People using assistive technology may not be able to fully access information in these files. For additional assistance, please contact us.
To systematically review evidence addressing the management of postpartum hemorrhage (PPH), including evidence for the benefits and harms of nonsurgical and surgical treatments, interventions for anemia after PPH is resolved, and effects of systems-level interventions.
We searched the MEDLINE®, Embase, and Cumulative Index to Nursing and Allied Health Literature (CINAHL®) databases for articles published in English since 1990.
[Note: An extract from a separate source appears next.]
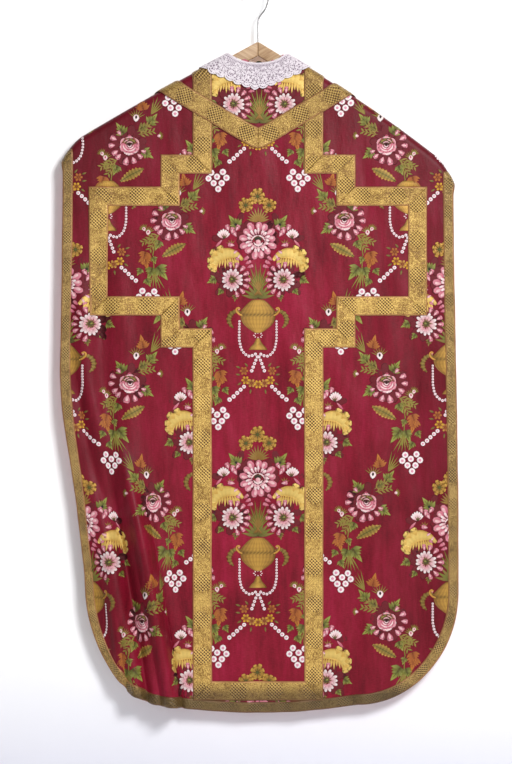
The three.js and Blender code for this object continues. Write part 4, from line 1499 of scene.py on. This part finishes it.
# %% Edges of the lace on the flat cloth
LACE_NECK = np.array(
    [(-55, -114), (-46, -121), (-32, -128), (-16, -132), (0, -133),
     (16, -132), (32, -128), (45, -121), (53, -114)], float,
)
LACE_RIM = np.array(
    [(-100, -137), (-88, -145), (-72, -153), (-54, -159), (-39, -167), (-22, -172), (-6, -177), (12, -174),
     (28, -168), (42, -161), (57, -155), (72, -149), (88, -137)], float,
)
SCALLOPS = 13


def along_path(path, share):
    reach = lengths_along(path)
    at = np.asarray(share) * reach[-1]
    return np.stack([np.interp(at, reach, path[:, k]) for k in (0, 1)], axis=-1)


def lace_place(share, depth):
    """A place on the lace: share runs along it from 0 to 1, depth from the neck, 0, to the rim, 1."""
    share, depth = np.broadcast_arrays(np.asarray(share, float), np.asarray(depth, float))
    scallop = 0.94 + 0.1 * np.abs(np.sin(math.pi * SCALLOPS * share)) ** 0.7
    inner, outer = along_path(LACE_NECK, share), along_path(LACE_RIM, share)
    return inner + (outer - inner) * (depth * scallop)[..., None]


# %% Muslin under the lace
MUSLIN_UNDER, MUSLIN_WIDE = UPPER_UNDER + 0.75, 40
share = np.linspace(0, 1, 261)
run = (lace_place(share, 0.02), lace_place(share, 0.97))
muslin = lay_braid("lace_muslin", [run], on_back, muslin_painted_shade, MUSLIN_WIDE, MUSLIN_UNDER, thick=0.5)
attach(muslin, "garment")

# %% The net, and the threads along it
MESHES, MESH_LEAN = 52, 0.085  # twisted threads that lean each way, and how far along each one gets
NET_TOP, NET_TALL = 0.03, 0.9
lace = Design()


def lace_thread(start, end, steps, wide, low=0.0):
    """A thread from one place on the lace to another, each named by its share and its depth."""
    t = np.linspace(0, 1, steps + 1)
    places = lace_place(start[0] + (end[0] - start[0]) * t, start[1] + (end[1] - start[1]) * t)
    for (x0, y0), (x1, y1) in zip(places[:-1], places[1:]):
        turn = math.degrees(math.atan2(y1 - y0, x1 - x0))
        long = math.hypot(x1 - x0, y1 - y0) * 1.15
        lace.put("bar", x0, y0, turn, long=long, wide=wide, low=low, high=0.5)


for k in range(MESHES):
    for lean in (-MESH_LEAN, MESH_LEAN):
        start = (k + 0.5) / MESHES
        end = min(max(start + lean, 0), 1)
        reach = (end - start) / lean
        lace_thread((start, NET_TOP), (end, NET_TOP + NET_TALL * reach), 5, 0.75)
for depth, wide in ((NET_TOP, 2.6), (0.8, 1.3), (0.9, 1.6)):
    lace_thread((0.0, depth), (1.0, depth), 90, wide, low=0.3)
print("net", len(lace.patches), "threads")

# %% Loops and fans along the rim, flowers, and leaves between them
for k in range(SCALLOPS * 8 + 1):
    lace.put("bead", *lace_place(k / (SCALLOPS * 8), 0.99), long=2.9, high=0.9)
for k in range(SCALLOPS):
    for petal in range(5):
        place = lace_place((k + 0.5) / SCALLOPS, 0.84)
        lace.put("petal", *place, 180 + 36 * (petal + 0.5), long=5.2, wide=2.4, low=0.35, high=0.6)
    lace.put("bead", *lace_place(k / SCALLOPS, 0.93), long=2.6, low=0.3, high=0.7)
for share, depth in ((0.14, 0.5), (0.32, 0.42), (0.5, 0.44), (0.68, 0.42), (0.86, 0.5)):
    x, y = lace_place(share, depth)
    lace.ring("heart", x, y, 9, 3.2, first=20, long=7.4, wide=4.8, low=0.35, high=0.7)
    lace.ring("bead", x, y, 6, 2.4, long=2.0, low=0.4, high=0.8)
    for turn in range(-165, 15, 30):
        lace.put("leaf", *onward(x, y, turn, 11), turn, long=7, wide=3.6, low=0.3, high=0.6)
for share in (0.05, 0.23, 0.41, 0.59, 0.77, 0.95):
    for depth in (0.15, 0.38, 0.6):
        for lean in (-38, 38):
            lace.put("leaf", *lace_place(share, depth), lean - 90, long=8.5, wide=3.8, low=0.3, high=0.6)
lace = lace.gathered()
x, y, rise = lace["points"].T
collar = new_piece(
    "lace_collar", on_back(x, y, UPPER_UNDER + 1.15 + 0.8 * rise), lace["faces"], lace_cotton
)
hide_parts("back_lace")
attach(collar, "garment")
print(collar.name, len(collar.data.polygons), "triangles")


# %% Lace and tape of the front neck, and the tape of the back neck
def neck_curve(grow, sign):
    """The front neck's line, drawn that much wider, from the point up to the shoulder."""
    half, point = NECK_HALF + grow, NECK_FRONT - 1.6 * grow
    x = np.linspace(0, half, 60)
    height = point + (NECK_HIGH - point) * (x / half) ** 1.3
    keep = height < shoulder_line(sign * x) - 2
    return np.stack([sign * x, height], axis=1)[keep]


def between(outer, inner, count=90):
    share = np.linspace(0, 1, count)
    return along_path(outer, share), along_path(inner, share)


LACE_STRIP, TAPE, TAPE_UNDER, TAPE_THICK = 30, 13, -0.95, 0.6
tapes = []


def sew_tape(name, node, run, hang, material, width, under, thick):
    made = lay_braid(name, [run], hang, material, width, under, thick=thick)
    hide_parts(node)
    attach(made, "garment")
    tapes.append((made, run))
    print(made.name, len(made.data.polygons), "faces")


for sign, word in SIGNS:
    for name, node, width, material, under, thick in (
        ("front_lace_strip_", "front_lace_", LACE_STRIP, lace_cotton, UPPER_UNDER + 0.4, 0.7),
        ("front_tape_", "front_neck_facing_", TAPE, tape_linen, TAPE_UNDER, TAPE_THICK),
    ):
        run = between(neck_curve(0.5, sign), neck_curve(width, sign))
        sew_tape(name + word, node + word, run, on_front, material, width, under, thick)
x = np.linspace(-NECK_HALF - 2, NECK_HALF + 2, 90)
sag = 19 * (x / NECK_HALF) ** 2
run = (np.stack([x, NECK_LOW - 1 + sag], axis=1), np.stack([x * 1.16, NECK_LOW - 14 + sag], axis=1))
sew_tape("back_tape", "back_neck_facing", run, on_back, tape_linen, TAPE, TAPE_UNDER, TAPE_THICK)

# %% [markdown]
# ## Hanger and hook
# The hanger is two beech arms that meet in a mitre. Each is a bar, turned to its slope, cut upright at
# the middle, rounded at its far end and eased along its edges. The hook is one drawn wire, so it is a
# curve with a round section.


# %% Beech and wire
def beech(name, slope):
    """Beech whose grain runs along an arm of that slope."""
    wood = Finish(name, roughness=0.5)
    place = wood.add("TexCoord").outputs["Object"]
    along = wood.add("Mapping", Vector=place, Rotation=(0, slope, 0)).outputs["Vector"]
    along = wood.add("Mapping", Vector=along, Scale=(6, 60, 90)).outputs["Vector"]
    grain = wood.noise(along, 3.2, 5.0, 0.65)
    flecks = wood.noise(wood.add("Mapping", Vector=along, Scale=(3, 12, 12)).outputs["Vector"], 2.0, 2.0)
    tone = wood.sum_of((grain, 0.7), (flecks, 0.3))
    dark, middle, pale = linear(146, 110, 76), linear(178, 145, 109), linear(194, 164, 129)
    wood.colour(wood.ramp(tone, (0.36, dark), (0.52, middle), (0.66, pale)))
    wood.bump(grain, 0.15, 0.0006)
    return wood.material


steel = Finish("bright wire", roughness=0.28, metallic=1.0)
draw = steel.noise(steel.object_place((300, 300, 40)), 2.0, 3.0)
steel.colour(steel.ramp(draw, (0.3, linear(120, 118, 118)), (0.7, linear(178, 176, 178))))
steel.bump(draw, 0.1, 0.0002)

# %% The two arms
APEX, REACH, BAR_TALL, BAR_HALF = -0.0952, 0.150, 0.024, 0.006
ARM_SLOPES = (0.54, 0.61)
OVERLAP = 0.02  # of a bar past the middle, until it is cut
END_ROUND, EASED = 0.0095, 0.0017
MITRE_GAP = 0.00015


def end_edges(mesh, sign, from_here):
    """The two edges that run across a bar at its far end."""
    corners = [mesh.vertices[v].co for edge in mesh.edges for v in edge.vertices]
    pairs = zip(mesh.edges, corners[::2], corners[1::2])
    return [e for e, a, b in pairs if min(sign * a.x, sign * b.x) > from_here and abs(a.y - b.y) > BAR_HALF]


for (sign, word), slope in zip(SIGNS, ARM_SLOPES):
    lean = math.atan(slope)
    long, deep = REACH / math.cos(lean), BAR_TALL * math.cos(lean)
    bpy.ops.object.select_all(action="DESELECT")
    bpy.ops.mesh.primitive_cube_add(size=1, location=(0, 0, 0))
    arm = bpy.context.object
    arm.name = f"beech_arm_{word}"
    bpy.ops.object.mode_set(mode="EDIT")
    bpy.ops.mesh.select_all(action="SELECT")
    bpy.ops.transform.resize(value=(long + OVERLAP, 2 * BAR_HALF, deep), center_override=(0, 0, 0))
    bpy.ops.transform.translate(value=(sign * (long - OVERLAP) / 2, 0, -deep / 2))
    bpy.ops.mesh.select_all(action="DESELECT")
    bpy.ops.mesh.select_mode(type="EDGE")
    bpy.ops.object.mode_set(mode="OBJECT")
    for edge in end_edges(arm.data, sign, 0.9 * long):
        edge.select = True
    bpy.ops.object.mode_set(mode="EDIT")
    bpy.ops.mesh.bevel(offset=END_ROUND, segments=8)
    bpy.ops.mesh.select_all(action="SELECT")
    bpy.ops.transform.rotate(value=-sign * lean, orient_axis="Y", center_override=(0, 0, 0))
    bpy.ops.transform.translate(value=(0, 0, APEX))
    bpy.ops.mesh.bisect(
        plane_co=(sign * MITRE_GAP, 0, 0), plane_no=(-sign, 0, 0), use_fill=True, clear_inner=False,
        clear_outer=True,
    )
    bpy.ops.object.mode_set(mode="OBJECT")
    apply_modifier(arm, "BEVEL", width=EASED, segments=3, limit_method="ANGLE", angle_limit=math.radians(40))
    arm.data.materials.append(beech("beech " + word, sign * lean))
    choose(arm)
    bpy.ops.object.shade_smooth_by_angle(angle=math.radians(35))
    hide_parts(f"hanger_arm_{word}")
    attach(arm, "hanger")
    corners = np.array([v.co for v in arm.data.vertices])
    print(arm.name, "from", corners.min(0).round(4), "to", corners.max(0).round(4))

# %% The hook
WIRE, BEND, BEND_Z = 0.0013, 0.0183, -0.017
SHANK = [
    (0, -0.1185), (0, -0.09), (0, -0.07), (0, -0.062), (0.0012, -0.0535), (0.007, -0.046), (0.014, -0.038),
]
bend = [(BEND * math.cos(a), BEND_Z + BEND * math.sin(a)) for a in np.linspace(-0.25, math.pi + 0.1, 26)]
route = SHANK + bend
line = bpy.data.curves.new("hook_wire", "CURVE")
line.dimensions = "3D"
line.bevel_depth = WIRE
line.bevel_resolution = 4
line.use_fill_caps = True
spline = line.splines.new("NURBS")
spline.points.add(len(route) - 1)
for point, (x, z) in zip(spline.points, route):
    point.co = (x, 0, z, 1)
spline.use_endpoint_u = True
spline.order_u = 4
spline.resolution_u = 5
hook = bpy.data.objects.new("hook_wire", line)
bpy.context.collection.objects.link(hook)
choose(hook)
bpy.ops.object.convert(target="MESH")
hook = bpy.context.object
hook.data.materials.append(steel.material)
bpy.ops.object.shade_smooth()
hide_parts("hook")
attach(hook, "hook")
for node, material in (("hook_nut", steel.material), ("hanger_tongue", bpy.data.materials["beech left"])):
    shown = bpy.data.objects[node]
    shown.data.materials.clear()
    shown.data.materials.append(material)
print(hook.name, len(hook.data.polygons), "faces")

# %% [markdown]
# ## Flat sizes of the cloth
# Each cloth's flat area and size, each tape's length and width, and the lace's size are worked out here, and
# not used further.

# %% Sheets
def flat_area(run):
    """The area between a strip's two edges."""
    loop = np.concatenate([run[0], run[1][::-1]])
    x, y = loop.T
    return abs(np.dot(x, np.roll(y, 1)) - np.dot(y, np.roll(x, 1))) / 2 * MM**2


for piece, area, (wide, tall), named in sheets:
    area = float(min(area, 0.999 * wide * tall))
for piece, run in tapes:
    area = flat_area(run)
    length = float(lengths_along(run[0])[-1] * MM)
    width = area / length
edges = (lace_place(np.linspace(0, 1, 200), 0.0), lace_place(np.linspace(0, 1, 200), 1.0))
size = np.ptp(np.concatenate(edges), axis=0) * MM
print(len(sheets) + len(tapes) + 1, "sheets declared")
We included comparative studies of nonsurgical and surgical interventions to manage PPH published in English from 1990 to November 2014 and conducted in high-resource countries. We also included case series addressing harms of interventions and benefits and harms of procedures and surgeries for PPH, as these interventions are unlikely to be addressed in randomized studies. Two investigators independently screened studies against predetermined inclusion criteria (including study design, country of conduct, and outcomes addressed) and independently rated the quality of included studies. We extracted data into evidence and summary tables and summarized them qualitatively.
We identified a total of 68 unique studies. Sixty-one studies addressed effectiveness outcomes: none of good quality, 23 fair, and 38 poor. Fifty studies reported harms of interventions for PPH management: 11 good quality and 39 poor. Few studies addressed pharmacologic or medical management, including transfusion for supportive management of ongoing PPH, and evidence is insufficient to comment on effects of such interventions. The success of uterine-sparing techniques, such as uterine balloon tamponade, embolization, uterine compression sutures, and uterine and other pelvic artery ligation, in controlling bleeding without the need for additional procedures or surgeries ranged from 36 to 98 percent. However, these data come from a limited number of studies with a small number of participants. Harms of interventions were diverse and not well understood. Studies suggested an association between recombinant activated factor VIIa and thromboembolic events, but sample sizes were small. Some studies with longer term followup reported adverse effects on future fertility and menstrual changes in women undergoing embolization. Studies also reported need for reoperation after hysterectomy. No study (out of two addressing such interventions) demonstrated benefits associated with transfusion or iron supplementation for anemia after PPH is stabilized. Systems-level interventions had little effect on reducing the incidence or severity of PPH or the need for transfusion or hysterectomy.
The literature addressing management of PPH comprises predominantly studies of poor quality. Diagnosis of PPH is subjective and management is urgent, often involving rapid and simultaneous initiation of interventions. Therefore, comparing the severity of PPH and trajectory of care across studies is challenging. Further research is needed across all interventions for PPH management.